Aujourd'hui, alors que nous recherchons des éléments décoratifs porteurs de sens authentique, l'héritage Bariba nous rappelle qu'un mur peut devenir bien plus qu'une surface : un récit, une protection, une célébration de grandeur. Que vous choisissiez d'intégrer directement ces motifs dans votre espace ou simplement de vous inspirer de leurs principes esthétiques, vous vous connectez à une sagesse visuelle qui a résisté à l'épreuve du temps. Les chevaux royaux continuent de galoper, portant désormais leurs messages de noblesse et de beauté dans nos intérieurs contemporains.
Questions fréquentes sur l'art mural Bariba
Où peut-on encore voir des exemples authentiques d'art mural Bariba avec des chevaux royaux ?

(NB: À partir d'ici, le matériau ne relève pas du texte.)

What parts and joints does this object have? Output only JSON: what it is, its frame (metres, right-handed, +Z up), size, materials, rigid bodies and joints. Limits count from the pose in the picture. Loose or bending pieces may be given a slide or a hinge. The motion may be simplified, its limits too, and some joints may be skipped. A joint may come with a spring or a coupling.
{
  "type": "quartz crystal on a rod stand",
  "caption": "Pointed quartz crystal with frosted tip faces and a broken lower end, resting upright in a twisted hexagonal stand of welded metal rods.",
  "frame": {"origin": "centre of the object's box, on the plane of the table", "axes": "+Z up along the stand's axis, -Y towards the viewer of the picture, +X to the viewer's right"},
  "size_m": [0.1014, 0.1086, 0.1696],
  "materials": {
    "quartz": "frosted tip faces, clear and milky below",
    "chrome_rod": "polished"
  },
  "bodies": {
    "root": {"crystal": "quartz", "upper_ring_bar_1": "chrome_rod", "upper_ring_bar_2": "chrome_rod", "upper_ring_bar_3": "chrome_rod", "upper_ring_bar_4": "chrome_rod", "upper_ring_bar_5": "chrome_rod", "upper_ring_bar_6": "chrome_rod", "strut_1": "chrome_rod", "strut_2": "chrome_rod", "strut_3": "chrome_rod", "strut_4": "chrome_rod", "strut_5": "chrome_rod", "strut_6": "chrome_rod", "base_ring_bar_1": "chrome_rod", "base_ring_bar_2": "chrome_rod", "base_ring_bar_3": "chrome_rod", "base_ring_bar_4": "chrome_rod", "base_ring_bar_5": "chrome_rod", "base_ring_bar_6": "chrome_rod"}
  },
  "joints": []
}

Les exemples les mieux préservés se trouvent principalement dans le nord du Bénin, particulièrement autour de Nikki, capitale historique du royaume Bariba. Plusieurs palais royaux traditionnels conservent leurs décors muraux, notamment le palais du roi de Nikki qui demeure un site vivant où la tradition architecturale se perpétue. Au Nigeria voisin, dans l'État du Kwara, certains villages Bariba possèdent également des structures ornées. Cependant, l'accès à ces sites nécessite souvent des autorisations spéciales car il s'agit de lieux habités et sacrés. Pour les découvrir plus facilement, le Musée ethnographique de Porto-Novo au Bénin présente des photographies historiques et quelques panneaux reconstructifs. Des organisations comme l'Institut de Recherches Appliquées du Bénin documentent aussi ce patrimoine menacé. Si vous voyagez au Bénin, engager un guide culturel spécialisé vous permettra d'approcher ces trésors dans le respect des protocoles locaux.
Pourquoi les chevaux plutôt que d'autres animaux dans l'art royal Bariba ?

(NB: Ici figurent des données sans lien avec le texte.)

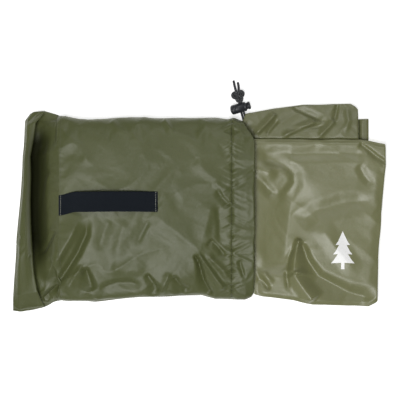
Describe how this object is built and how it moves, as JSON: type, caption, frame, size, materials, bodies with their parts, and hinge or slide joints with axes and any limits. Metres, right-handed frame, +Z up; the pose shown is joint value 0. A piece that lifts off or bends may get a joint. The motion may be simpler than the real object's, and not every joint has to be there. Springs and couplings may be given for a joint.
{
  "type": "bivy bag in its stuff sack",
  "caption": "Bivy bag folded flat and half pushed into its flat drawcord stuff sack, with a webbing carry handle, a folded base flap and a barrel cord lock on a knotted drawcord.",
  "frame": {"origin": "on the ground under the middle of the whole piece, the cord and its lock apart", "axes": "+X from the sack's base towards the folded bag, +Y towards the side where the drawcord comes out, +Z up"},
  "size_m": [0.471, 0.2896, 0.0421],
  "materials": {
    "sack_nylon": "satin",
    "bag_nylon": "satin",
    "floor_nylon": "satin",
    "dark_thread": "matte",
    "pale_thread": "matte",
    "webbing": "matte",
    "cord": "matte",
    "lock_plastic": "gloss",
    "spring_steel": "satin",
    "seam_tape": "satin",
    "print_ink": "matte"
  },
  "bodies": {
    "sack": {"sack_front_panel": "sack_nylon", "sack_back_panel": "sack_nylon", "sack_base_panel": "sack_nylon", "sack_side_seam": "sack_nylon", "drawcord_casing": "sack_nylon", "casing_stitching": "dark_thread", "base_seam_stitching": "dark_thread", "webbing_handle": "webbing", "handle_stitching": "pale_thread", "drawcord_loop": "cord", "drawcord_leads": "cord", "drawcord_knot": "cord", "drawcord_tails": "cord"},
    "bivy": {"bivy_top_sheet": "bag_nylon", "bivy_floor_sheet": "floor_nylon", "bivy_hood": "bag_nylon", "hood_hem": "bag_nylon", "bivy_seam_tape": "seam_tape", "printed_mark": "print_ink"},
    "cord_lock": {"cord_lock_body": "lock_plastic", "cord_lock_spring": "spring_steel"},
    "lock_button": {"cord_lock_button": "lock_plastic"}
  },
  "joints": [
    {"name": "bivy_pull_out", "type": "slide", "parent": "sack", "child": "bivy", "axis": [1, 0, 0], "range_m": [0, 0.26]},
    {"name": "cord_lock_slide", "type": "slide", "parent": "sack", "child": "cord_lock", "axis": [0.2756, -0.9613, 0], "range_m": [0, 0.002]},
    {"name": "lock_button_press", "type": "slide", "parent": "cord_lock", "child": "lock_button", "axis": [-0.9613, -0.2756, 0], "range_m": [0, 0.0025], "stiffness_N_per_m": 400, "springref_m": -0.003, "deforming": ["cord_lock_spring"]}
  ]
}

Le choix du cheval s'explique par plusieurs facteurs convergents. D'abord, sa rareté exceptionnelle dans cette région où la mouche tsé-tsé rendait l'élevage équin quasi impossible : posséder un cheval importé du nord sahélien représentait un investissement considérable, accessible uniquement à l'élite royale. Ensuite, contrairement aux animaux locaux comme les antilopes ou les buffles, le cheval n'appartenait pas au quotidien du peuple, ce qui renforçait son statut de symbole exclusivement aristocratique. Sur le plan militaire et politique, les cavaliers Bariba constituaient l'élite guerrière du royaume, et monter à cheval lors des cérémonies publiques manifestait visuellement la supériorité du souverain. Enfin, dans la cosmologie Bariba, le cheval possède des attributs spirituels particuliers : sa rapidité évoque la connexion entre mondes, sa noblesse naturelle reflète celle du roi. D'autres animaux apparaissent certes dans l'art mural Bariba – serpents, crocodiles, oiseaux – mais aucun ne concentre autant de significations convergentes que le cheval royal.
Comment intégrer l'esthétique de l'art mural Bariba dans un intérieur moderne sans appropriation culturelle ?

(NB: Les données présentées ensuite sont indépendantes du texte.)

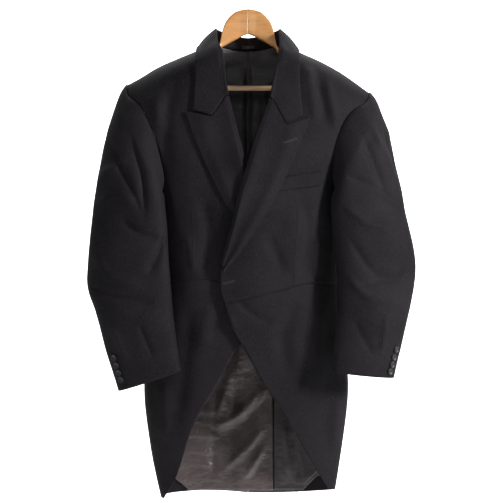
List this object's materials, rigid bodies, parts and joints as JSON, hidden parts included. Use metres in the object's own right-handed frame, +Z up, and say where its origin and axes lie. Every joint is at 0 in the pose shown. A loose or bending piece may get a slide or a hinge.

L'appropriation devient problématique lorsqu'on s'approprie des symboles sacrés en les vidant de leur sens ou en prétendant les avoir créés. Pour intégrer respectueusement l'esthétique Bariba, privilégiez d'abord la connaissance : comprenez l'histoire et la signification de ces motifs, partagez-les avec vos visiteurs. Ensuite, favorisez les créations d'artistes contemporains africains qui réinterprètent consciemment leur héritage – votre achat soutient alors directement les communautés concernées. Vous pouvez aussi opter pour des œuvres qui s'inspirent des principes esthétiques Bariba (stylisation géométrique, narration visuelle, palette terreuse) sans reproduire littéralement des motifs sacrés spécifiques. L'hommage respectueux reconnaît ouvertement ses sources d'inspiration et valorise la culture originelle plutôt que de se l'attribuer. Enfin, considérez que les Bariba eux-mêmes commercialisent désormais certaines créations adaptées à la décoration contemporaine : acheter auprès de coopératives artisanales béninoises garantit une approche éthique. L'essentiel est de célébrer cette tradition avec humilité et gratitude, en reconnaissant sa profondeur plutôt qu'en la réduisant à un simple style décoratif.